За движением народов с запада на восток должно было последовать движение народов с востока на запад, и для этой новой войны нужен был новый деятель, имеющий другие, чем Кутузов, свойства, взгляды, движимый другими побуждениями.
Александр Первый, для движения народов с востока на запад и для восстановления границ народов, был также необходим, как необходим был Кутузов для спасения и славы России.
Кутузов не понимал того, что значило: Европа, равновесие, Наполеон, Он не мог понимать этого. Представителю русского народа, после того как враг был уничтожен, Россия освобождена и поставлена на высшую ступень своей славы, русскому человеку, как русскому, делать больше было нечего. Представителю народной войны ничего не оставалось, кроме смерти. И он умер».
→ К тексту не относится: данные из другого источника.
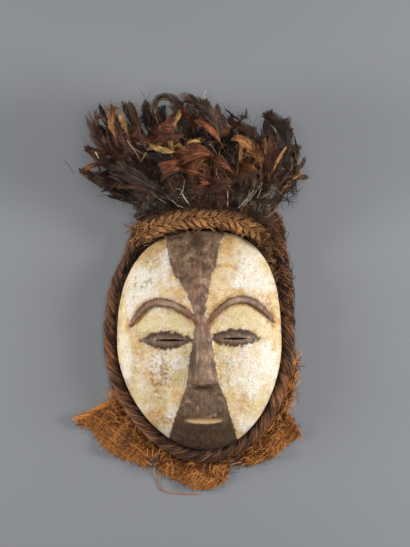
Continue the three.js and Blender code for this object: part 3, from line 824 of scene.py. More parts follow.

Толстой считал, что сам народ непосредственно выходит на сцену исторического действия лишь в отдельные, наиболее критические моменты истории страны. И тогда необходим по-настоящему великий «представитель» его интересов вроде Кутузова. В другие же периоды истории более адекватен ее ходу ничтожный, по мнению Толстого, император Александр Павлович. А вот почему народ лишь иногда делает очевидной свою решающую роль в историческом процессе, автор «Войны и мира» объяснить не мог, полагая, что к такого рода явлениям «понятие причины неприложимо». И за прошедшие с тех пор почти сто тридцать лет ни историки, ни философы так и не решили эту загадку.